Brief | Would you quote the material below from its first line through the line containing "spare: Pairs of", exactly and with both ends included?
>> Start Material for this task
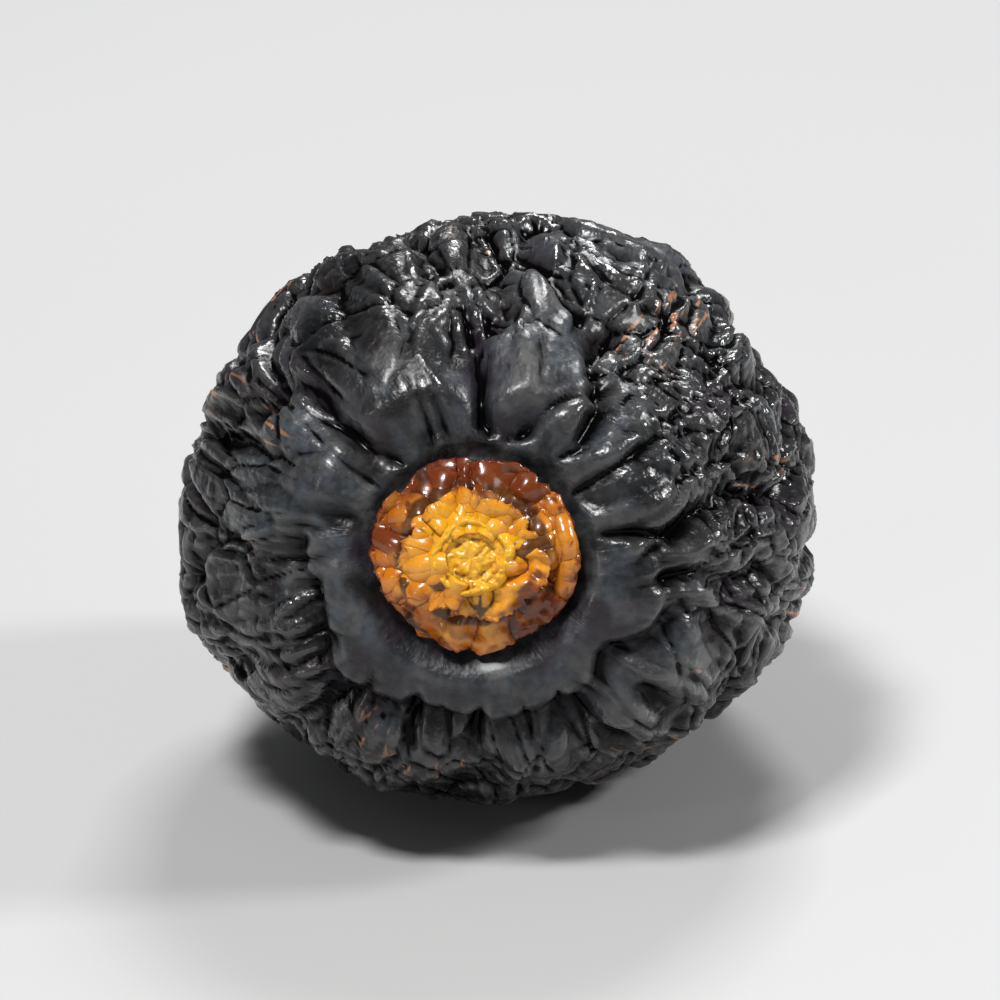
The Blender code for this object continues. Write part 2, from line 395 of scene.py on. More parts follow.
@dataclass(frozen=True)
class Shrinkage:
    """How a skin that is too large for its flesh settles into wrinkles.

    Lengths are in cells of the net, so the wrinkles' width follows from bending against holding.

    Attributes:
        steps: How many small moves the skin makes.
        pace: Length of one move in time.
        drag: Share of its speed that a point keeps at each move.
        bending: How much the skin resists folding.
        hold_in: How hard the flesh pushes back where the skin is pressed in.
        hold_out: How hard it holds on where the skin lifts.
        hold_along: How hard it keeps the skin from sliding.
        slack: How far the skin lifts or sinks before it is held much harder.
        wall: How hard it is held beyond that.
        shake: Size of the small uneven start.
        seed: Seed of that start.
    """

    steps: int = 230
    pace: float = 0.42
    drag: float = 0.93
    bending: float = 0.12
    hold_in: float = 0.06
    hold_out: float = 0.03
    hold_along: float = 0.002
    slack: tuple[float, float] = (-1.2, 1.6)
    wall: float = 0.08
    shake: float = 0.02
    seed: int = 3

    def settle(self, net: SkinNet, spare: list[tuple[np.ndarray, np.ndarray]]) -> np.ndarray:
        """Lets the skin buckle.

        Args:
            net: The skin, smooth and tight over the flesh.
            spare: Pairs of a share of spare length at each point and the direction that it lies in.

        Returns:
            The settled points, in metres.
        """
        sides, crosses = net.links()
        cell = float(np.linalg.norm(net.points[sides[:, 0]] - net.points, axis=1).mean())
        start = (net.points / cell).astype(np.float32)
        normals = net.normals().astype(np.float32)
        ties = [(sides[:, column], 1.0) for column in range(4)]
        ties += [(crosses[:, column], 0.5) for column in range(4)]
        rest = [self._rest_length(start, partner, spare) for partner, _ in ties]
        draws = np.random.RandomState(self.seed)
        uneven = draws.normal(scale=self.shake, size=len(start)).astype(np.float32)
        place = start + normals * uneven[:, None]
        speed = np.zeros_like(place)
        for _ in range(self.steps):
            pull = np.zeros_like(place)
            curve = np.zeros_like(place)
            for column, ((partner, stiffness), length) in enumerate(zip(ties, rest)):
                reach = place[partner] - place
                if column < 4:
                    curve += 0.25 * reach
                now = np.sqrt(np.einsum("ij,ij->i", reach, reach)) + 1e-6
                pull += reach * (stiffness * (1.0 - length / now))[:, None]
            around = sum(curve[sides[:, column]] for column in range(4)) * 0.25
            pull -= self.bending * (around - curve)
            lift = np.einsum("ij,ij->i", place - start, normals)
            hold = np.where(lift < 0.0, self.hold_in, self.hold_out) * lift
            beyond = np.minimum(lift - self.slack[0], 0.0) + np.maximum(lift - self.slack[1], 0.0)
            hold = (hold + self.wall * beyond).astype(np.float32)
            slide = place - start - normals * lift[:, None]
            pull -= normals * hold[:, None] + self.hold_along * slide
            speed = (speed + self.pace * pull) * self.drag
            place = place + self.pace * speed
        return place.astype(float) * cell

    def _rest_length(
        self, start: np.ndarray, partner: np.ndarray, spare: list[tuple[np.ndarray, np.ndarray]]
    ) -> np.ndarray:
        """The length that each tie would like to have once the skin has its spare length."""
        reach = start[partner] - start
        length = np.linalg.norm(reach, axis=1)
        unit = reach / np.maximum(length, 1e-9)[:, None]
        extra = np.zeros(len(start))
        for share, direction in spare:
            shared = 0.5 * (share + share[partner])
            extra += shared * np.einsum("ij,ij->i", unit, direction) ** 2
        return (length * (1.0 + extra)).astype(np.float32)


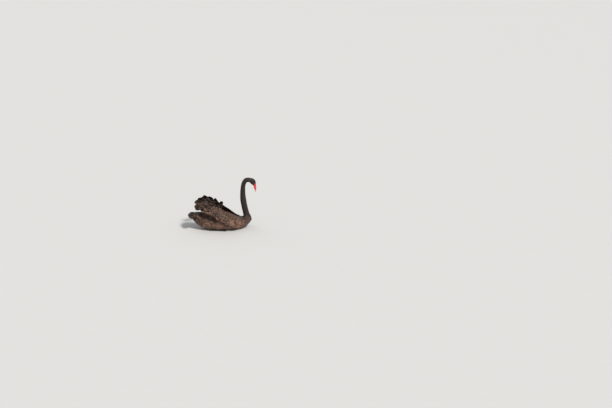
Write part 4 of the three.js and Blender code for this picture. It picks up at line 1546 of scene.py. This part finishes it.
>> End Material for this task
Complete response |
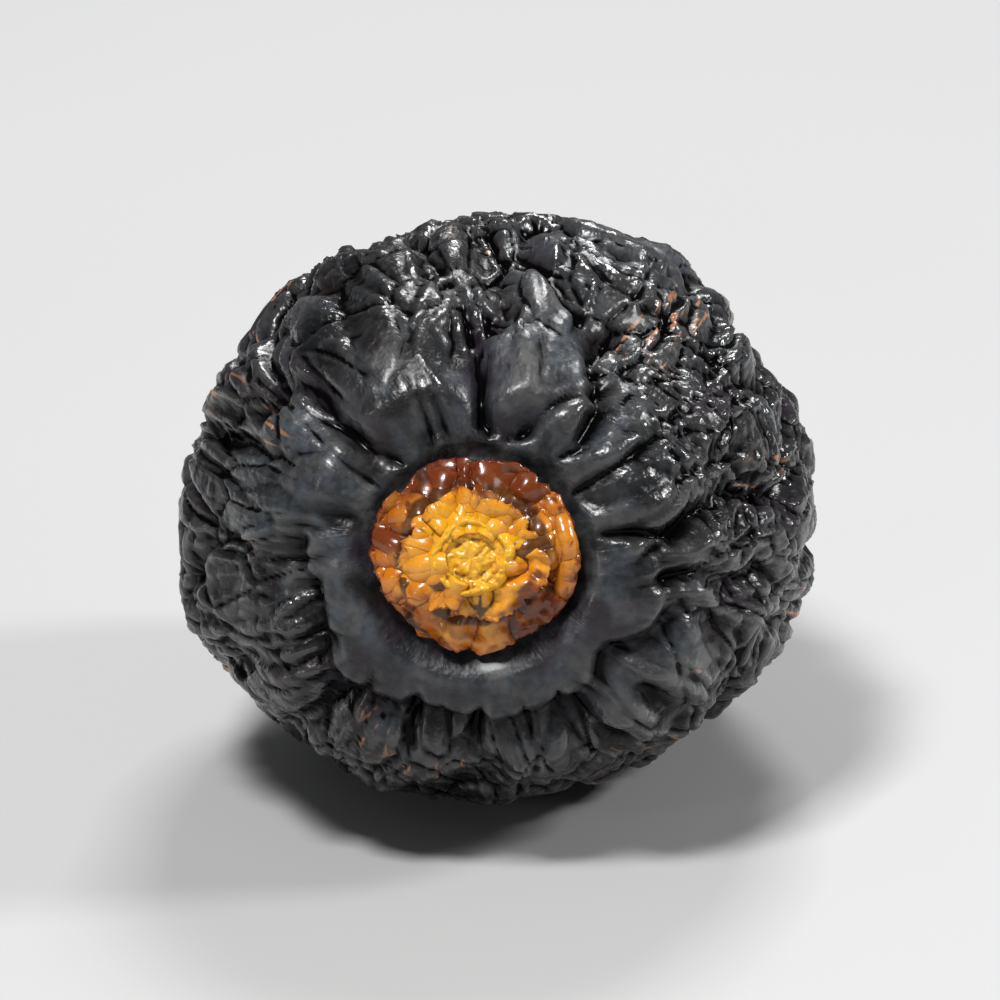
The Blender code for this object continues. Write part 2, from line 395 of scene.py on. More parts follow.
@dataclass(frozen=True)
class Shrinkage:
    """How a skin that is too large for its flesh settles into wrinkles.

    Lengths are in cells of the net, so the wrinkles' width follows from bending against holding.

    Attributes:
        steps: How many small moves the skin makes.
        pace: Length of one move in time.
        drag: Share of its speed that a point keeps at each move.
        bending: How much the skin resists folding.
        hold_in: How hard the flesh pushes back where the skin is pressed in.
        hold_out: How hard it holds on where the skin lifts.
        hold_along: How hard it keeps the skin from sliding.
        slack: How far the skin lifts or sinks before it is held much harder.
        wall: How hard it is held beyond that.
        shake: Size of the small uneven start.
        seed: Seed of that start.
    """

    steps: int = 230
    pace: float = 0.42
    drag: float = 0.93
    bending: float = 0.12
    hold_in: float = 0.06
    hold_out: float = 0.03
    hold_along: float = 0.002
    slack: tuple[float, float] = (-1.2, 1.6)
    wall: float = 0.08
    shake: float = 0.02
    seed: int = 3

    def settle(self, net: SkinNet, spare: list[tuple[np.ndarray, np.ndarray]]) -> np.ndarray:
        """Lets the skin buckle.

        Args:
            net: The skin, smooth and tight over the flesh.
            spare: Pairs of a share of spare length at each point and the direction that it lies in.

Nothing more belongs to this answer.